From NBC/NJ's Mike Memoli
SALISBURY, NC -- Hillary Clinton used her latest proposal on oil prices to portray herself as the fighter in the race, telling a few hundred people at the local train station here that she'd be their champion in the White House.
 
This morning, Clinton unveiled a plan to tax oil company "windfall" profits to pay for a gas tax holiday, which she said would provide needed relief for working-class Americans, who have seen energy costs take up greater percentage of their incomes. Here, she also discussed plans to create new jobs in a push to move toward energy independence, while outlining tough tactics she'd employ against oil producing countries to keep oil prices in line.
 
"Now, none of this is easy to do, but I don't think we have a choice," she said. "We can continue to be at the mercy of the … oil countries, which will mean that our standard of living will continue to decline.

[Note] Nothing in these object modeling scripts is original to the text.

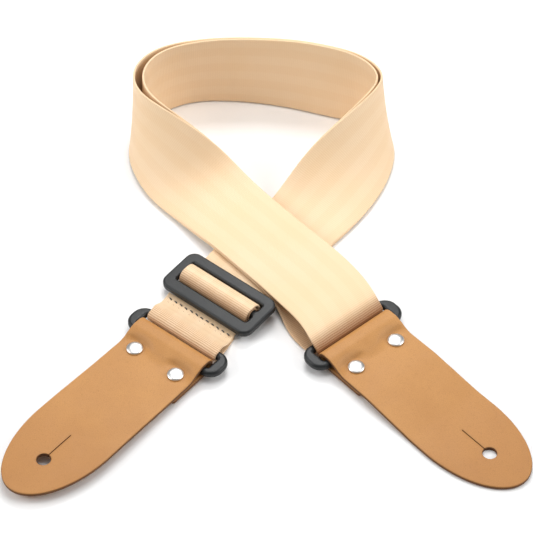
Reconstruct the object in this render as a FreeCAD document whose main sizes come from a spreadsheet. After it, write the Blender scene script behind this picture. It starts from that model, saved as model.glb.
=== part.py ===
"""Guitar strap laid out in a crossed loop: seat-belt webbing, plastic rings and slider, leather ends.

Millimetres, +Z up. The origin is on the surface the strap lies on, under the middle of the whole
strap, and the leather ends point towards -Y. Each leather end has a local frame: u runs from its
ring to its tip, v runs across it, and u = 0 is the line of the two rivets.
"""
import FreeCAD, Part
import math
import os
import Sketcher

Vector = FreeCAD.Vector
doc = FreeCAD.newDocument("guitar_strap")

# ---------------------------------------------------------------- driving dimensions

SIZES = {
    "strap_width": 50.0,          # webbing
    "strap_thick": 1.3,
    "layer_gap": 0.15,            # between two layers of webbing that lie on each other
    "floor_gap": 0.1,
    "ring_bar": 4.4,              # rings
    "ring_pitch": 13.5,           # between the axes of the two long bars
    "ring_end": 7.2,              # width of each short end
    "slot_play": 1.2,             # room at each side of the webbing in a ring or in the slider
    "ring_corner": 8.0,
    "window_corner": 1.0,
    "ring_rounding": 0.42,        # edge radius as a share of the bar
    "bar_play": 0.2,              # between a bar and what is folded round it
    "wrap_ease": 0.1,             # further room where webbing is folded round a ring's bar
    "slider_near_rim": 8.0,       # slider, widths along the strap
    "slider_far_rim": 7.0,
    "slider_thick": 4.4,
    "slider_bar": 4.4,
    "slider_slot": 5.3,
    "slider_end": 6.4,
    "slider_corner": 6.0,
    "slider_rounding": 0.3,       # edge radius as a share of the thickness
    "slider_tilt": 5.0,
    "slider_lift": 7.1,           # height of its centre bar
    "leather_thick": 2.4,         # leather ends
    "leather_length": 114.0,      # rivet line to tip
    "leather_width": 52.0,
    "fold_width": 50.6,
    "fold_reach": 20.0,           # rivet line to the outside of the fold
    "tail_reach": 14.0,
    "tip_round": 48.0,            # length of the half ellipse at the tip
    "button_hole": 7.8,           # diameter
    "button_reach": 88.7,         # rivet line to the button hole
    "slit_length": 21.0,
    "slit_width": 0.8,
    "bar_reach": 12.0,            # rivet line to the ring's leather-side bar
    "left_tip_lift": 4.2,
    "rivet_pitch": 30.0,          # rivets
    "rivet_head": 9.4,
    "rivet_dome": 2.0,
    "rivet_rim": 0.8,             # upright rim below the dome
    "rivet_base": 0.8,
    "rivet_post": 3.2,
    "rivet_play": 0.05,
    "thread": 0.5,                # stitching
    "stitch_length": 2.0,
    "stitch_pitch": 3.9,
    "tab_length": 19.0,           # sewn end, ring bar to cut edge
    "stitch_reach": 17.4,
}

sheet = doc.addObject("Spreadsheet::Sheet", "Sizes")
for row, (alias, amount) in enumerate(SIZES.items(), start=1):
    sheet.set(f"A{row}", alias)
    sheet.set(f"B{row}", str(amount))
    sheet.setAlias(f"B{row}", alias)
doc.recompute()


def size(alias):
    return float(getattr(sheet, alias))


width = size("strap_width")
thick = size("strap_thick")
leather = size("leather_thick")
bar_radius = size("ring_bar") / 2
layer_step = thick + size("layer_gap")
floor_mid = size("floor_gap") + thick / 2

# Heights in a leather end: tail on the rivet bases, ring bar in the middle of the fold.
tail_mid = size("floor_gap") + size("rivet_base") + leather / 2
fold_radius = bar_radius + size("bar_play") + leather / 2
bar_height = tail_mid + fold_radius
flap_mid = tail_mid + leather + size("rivet_play")
bar_wrap = bar_radius + size("bar_play") + size("wrap_ease") + thick / 2

# Where the two leather ends lie: the rivet line's middle, and the direction from ring to tip.
# The whole layout spreads from the origin as the strap gets wider than the 50 mm it is drawn for.
SPREAD = width / 50.0
SLIDER_HEADING = 50.0
SLIDER_MIDDLE = Vector(-27.4, -16.6, 0) * SPREAD
ENDS = {
    "left": {"rivets": SLIDER_MIDDLE - Vector(34.8, 49.9, 0), "heading": 230.7, "strap_shift": 0.4},
    "right": {"rivets": Vector(60.2, -60.7, 0) * SPREAD, "heading": -49.1, "strap_shift": 0.4},
}
STRAP_IN_SLIDER = -0.4            # the webbing lies this far to the left of the slider's middle
JOIN_GAP = 0.3                    # between the webbing that travels with the slider and the rest

SAMPLES = 5                       # cross-sections to each span between two stations
written = []


# ---------------------------------------------------------------- helpers

def direction(degrees):
    return Vector(math.cos(math.radians(degrees)), math.sin(math.radians(degrees)), 0)


def add_shape(label, shape, placement=None):
    """A piece whose shape comes from Part's own functions, as one named object."""
    piece = doc.addObject("Part::Feature", label)
    piece.Label = label
    piece.Shape = shape
    piece.Placement = placement or FreeCAD.Placement()
    written.append(piece)
    return piece


def spline(points, parameters):
    curve = Part.BSplineCurve()
    curve.interpolate(Points=points, Parameters=parameters)
    return curve


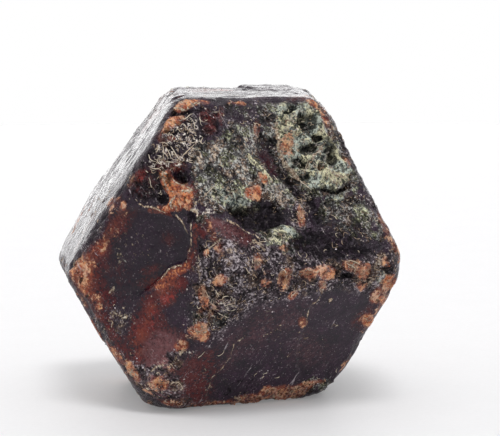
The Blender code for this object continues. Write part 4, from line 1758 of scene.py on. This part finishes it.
@dataclass(frozen=True)
class Studio:
    """A round pale table under soft light, against white, with the brightest wall behind."""

    radius: float = 0.42
    sides: int = 96
    floor_tone: Colour = (0.59, 0.585, 0.595)
    floor_glow: float = 0.175  # light that comes through the table from below
    dim: float = 0.50  # the light from the camera's side
    bright: float = 0.80  # and from behind
    overhead: float = 0.25  # more, from above
    glare: float = 2.3  # more, low down straight behind
    sun: SoftSun = SoftSun("light_above", 12.0, 74.0, 1.25, 24.0)

    def make_floor(self) -> None:
        """Makes the table: one flat face with its corners evenly round a circle."""
        angle = np.arange(self.sides) * math.tau / self.sides
        rim = np.stack((np.cos(angle), np.sin(angle), 0 * angle), axis=-1) * self.radius
        mesh = bpy.data.meshes.new("floor")
        mesh.from_pydata(rim.tolist(), [], [list(range(self.sides))])
        material, graph, shader, place = start_material("floor", 0.6)
        cloud, grain = graph.noise(place, 0.15, 3.0), graph.noise(place, 1.4, 2.0)
        level = graph.total(-0.25, (cloud, 0.5), (grain, 1.0))
        lighter = tuple(1.08 * part for part in self.floor_tone)
        graph.put(shader.inputs["Base Color"], graph.blend(level, self.floor_tone, lighter))
        shader.inputs["Emission Color"].default_value = (1.0, 1.0, 1.0, 1.0)
        shader.inputs["Emission Strength"].default_value = self.floor_glow
        mesh.materials.append(material)
        link("floor", mesh)

    def make_surroundings(self) -> None:
        """Makes the world: white to look at, and as a light brighter behind than in front."""
        world = bpy.data.worlds.new("surroundings")
        world.use_nodes = True
        graph = Graph(world.node_tree)
        way = graph.node("TexCoord").outputs["Generated"]
        _, depth, height = graph.node("SeparateXYZ", {0: way}).outputs
        wall = graph.step(depth, -0.3, 0.8, self.dim, self.bright)
        low = graph.times(graph.step(depth, 0.75, 0.95), graph.step(height, 0.5, 0.2))
        light = graph.total(wall, (low, self.glare), (graph.step(height, 0.4, 0.95), self.overhead))
        seen = graph.node("LightPath").outputs["Is Camera Ray"]
        background = world.node_tree.nodes["Background"]
        background.inputs["Color"].default_value = (1.0, 1.0, 1.0, 1.0)
        graph.put(background.inputs["Strength"], graph.node("Mix", {0: seen, 2: light, 3: 1.0}).outputs[0])
        bpy.context.scene.world = world
        bpy.context.scene.view_settings.view_transform = "Standard"

    def make(self) -> None:
        """Makes the table, the lamp and the white surroundings."""
        self.make_floor()
        self.sun.make()
        self.make_surroundings()


def main() -> None:
    """Builds the crystal and the studio."""
    logging.basicConfig(level=logging.INFO, format="%(name)s: %(message)s")
    SIGHT.make_camera()
    skin = CrystalSkin()
    skin.make(SkinFinish().make())
    # The palest quarter of the flakes are partly the mica's own colour and partly painted glints.
    MicaFlakes().make(skin, CrumbFinish("mica", MICA, 0.75).make())
    rust_finish = CrumbFinish("iron_crumbs", RUST, 0.6).make()
    crust_finish = CrumbFinish("green_crumbs", PORE_CRUST, 0.6).make()
    Grains("iron_grains", Finish.RUST, 800, (0.04, 0.16), 22).make(skin, rust_finish)
    Grains("crust_grains", Finish.CRUST, 450, (0.05, 0.17), 23).make(skin, crust_finish)
    Fibres().make(skin, CrumbFinish("fibre", PALE).make())
    Studio().make()


if __name__ == "__main__":
    main()
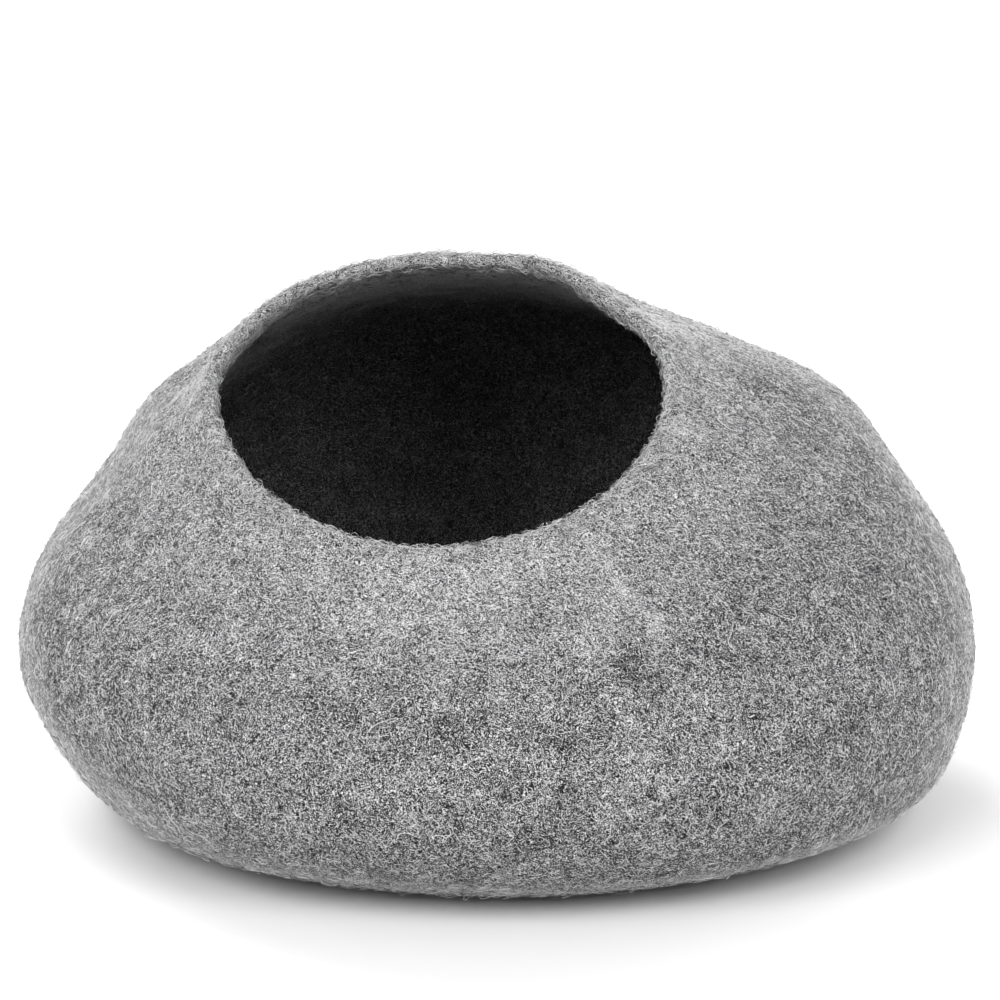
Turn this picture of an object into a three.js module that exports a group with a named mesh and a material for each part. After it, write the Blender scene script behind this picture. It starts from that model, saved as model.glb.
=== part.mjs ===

We will not recognize America. We will not recognize the American middle class. So we can either say, 'OK, fine we'll just kind of go along and, you know, elect somebody who's nice or elect somebody who's gonna continue the Bush policies. Or we can elect somebody who's gonna fight for you. That is the choice in this election."
 
Amid cheers, she made clear which candidate is that fighter. 
 
"Now, I know there are some people who say, 'Oh my goodness, she is tough. Well, if you'd had my life you'd be tough, too."
 
She urged those in the crowd to vote early, before Friday's deadline. And in closing, added one last dig at her Democratic opponent.
 
"I wish it were true that you could go to Washington and say, 'I want everybody to come together and just agree with me, and then let's just make these changes, because we all know we're supposed to do it," she said. "I wish it were that simple. Because, boy, we sure could make change in a hurry."
 
Three times during Clinton's speech, trains passed by, some faster than others. The first time, as Clinton discussed oil, she waved at a caravan of tankers passing by. When another train came a-chugging, she interjected some of her views on rail travel.
 
"I love trains," she said. "Someday I would hope we'd have passenger trains again that would be going through Salisbury. I think that would make a lot of sense; it would save us a lot in energy bills and, as our country ages, which we are, which is a good problem, it'll give more people mobility than they might have otherwise. But that's for another day."